### What the task asks
Write the data out again in full, with no departure from the original.

### Available data
────
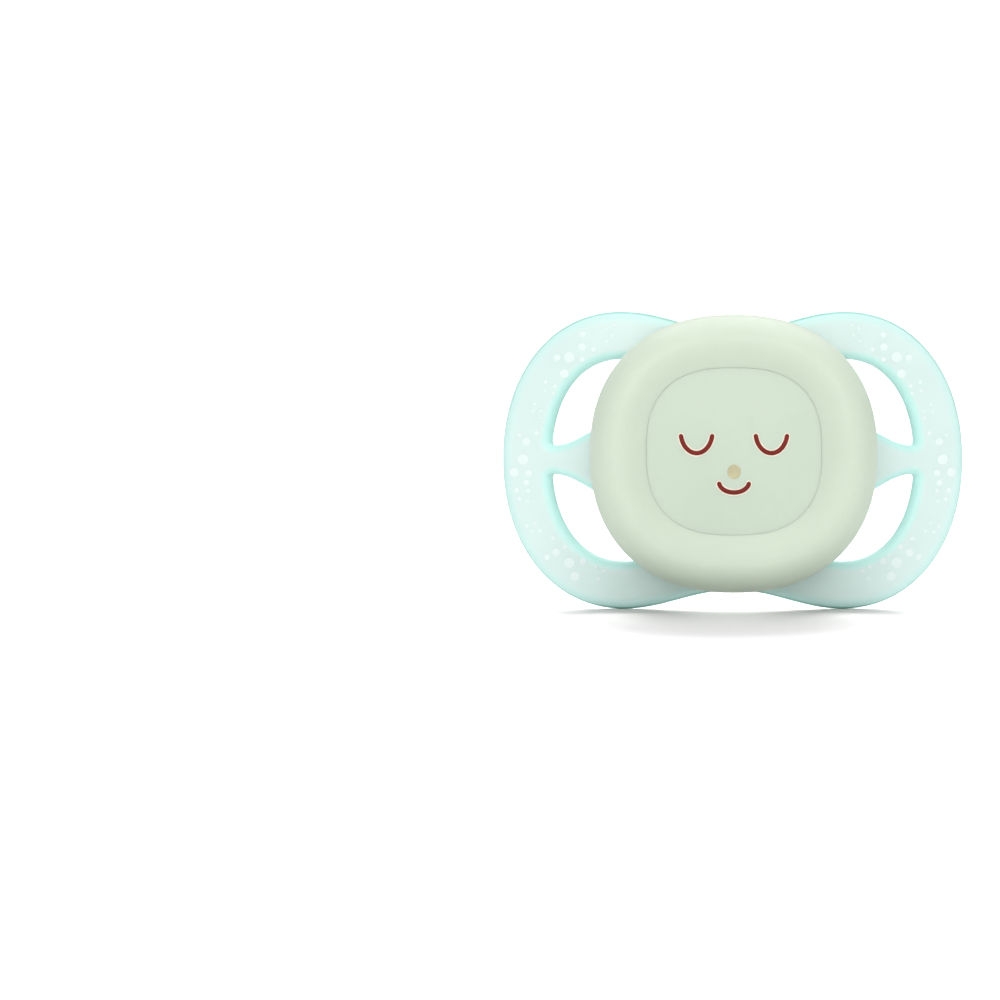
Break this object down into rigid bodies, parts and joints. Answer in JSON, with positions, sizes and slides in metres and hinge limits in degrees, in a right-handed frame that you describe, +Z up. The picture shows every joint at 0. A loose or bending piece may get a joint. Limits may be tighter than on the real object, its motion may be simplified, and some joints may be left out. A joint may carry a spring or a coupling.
{
  "type": "baby pacifier",
  "caption": "Baby pacifier with a butterfly-shaped, bowed shield with air openings, a hollow silicone nipple and a rounded-square button with a recessed face plate.",
  "frame": {"origin": "the middle of the object's width and depth, at the height of the lowest point of the shield's two lower lobes", "axes": "+Z up; the button's face plate faces -Y and the nipple points to +Y; +X to the right as seen from the button, along the shield's length"},
  "size_m": [0.058, 0.04, 0.0375],
  "materials": {
    "shield_plastic": "clear mint polypropylene, glossy, milky where thick",
    "nipple_silicone": "clear food-grade silicone, satin",
    "plug_plastic": "natural polypropylene, fine matt",
    "button_plastic": "pale green pigmented plastic, satin",
    "face_plastic": "pale green pigmented plastic, smooth satin"
  },
  "bodies": {
    "root": {"shield": "shield_plastic", "nipple": "nipple_silicone", "retaining_plug": "plug_plastic", "button": "button_plastic", "face_plate": "face_plastic"}
  },
  "joints": []
}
────
### Answer to the problem
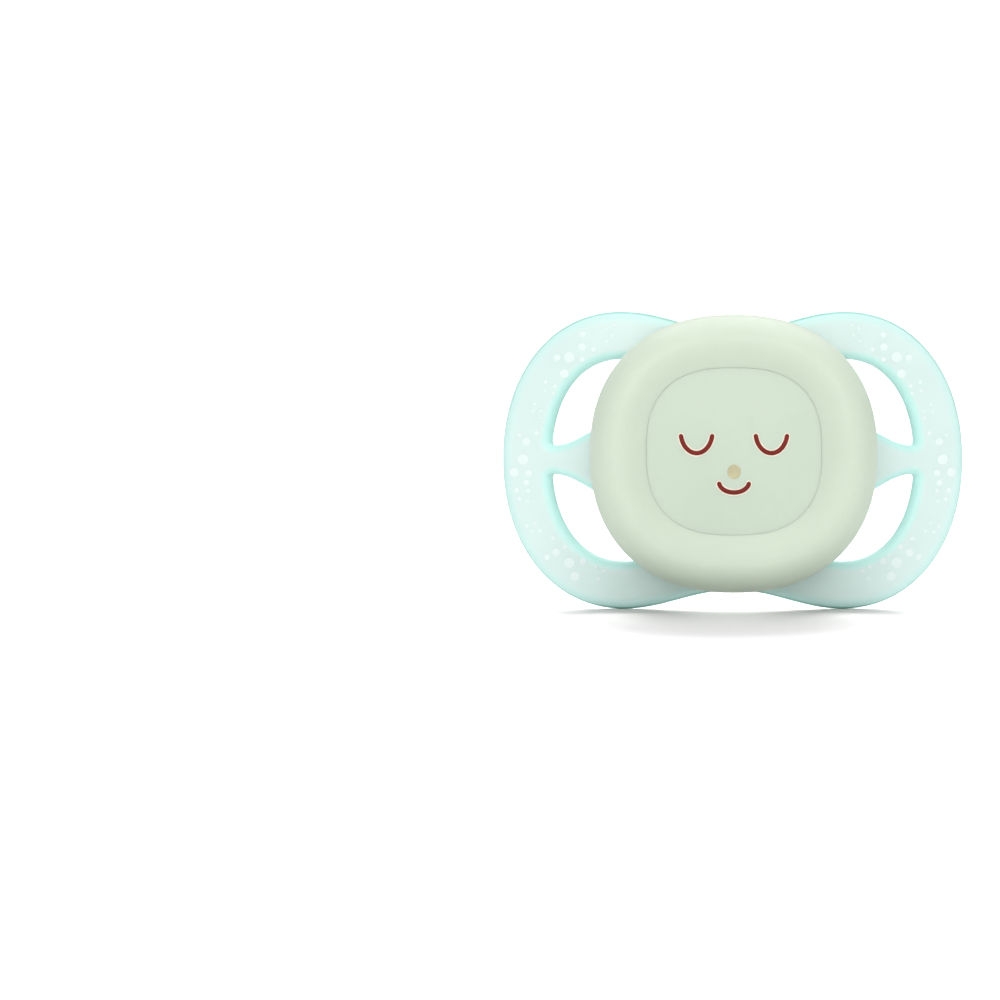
Break this object down into rigid bodies, parts and joints. Answer in JSON, with positions, sizes and slides in metres and hinge limits in degrees, in a right-handed frame that you describe, +Z up. The picture shows every joint at 0. A loose or bending piece may get a joint. Limits may be tighter than on the real object, its motion may be simplified, and some joints may be left out. A joint may carry a spring or a coupling.
{
  "type": "baby pacifier",
  "caption": "Baby pacifier with a butterfly-shaped, bowed shield with air openings, a hollow silicone nipple and a rounded-square button with a recessed face plate.",
  "frame": {"origin": "the middle of the object's width and depth, at the height of the lowest point of the shield's two lower lobes", "axes": "+Z up; the button's face plate faces -Y and the nipple points to +Y; +X to the right as seen from the button, along the shield's length"},
  "size_m": [0.058, 0.04, 0.0375],
  "materials": {
    "shield_plastic": "clear mint polypropylene, glossy, milky where thick",
    "nipple_silicone": "clear food-grade silicone, satin",
    "plug_plastic": "natural polypropylene, fine matt",
    "button_plastic": "pale green pigmented plastic, satin",
    "face_plastic": "pale green pigmented plastic, smooth satin"
  },
  "bodies": {
    "root": {"shield": "shield_plastic", "nipple": "nipple_silicone", "retaining_plug": "plug_plastic", "button": "button_plastic", "face_plate": "face_plastic"}
  },
  "joints": []
}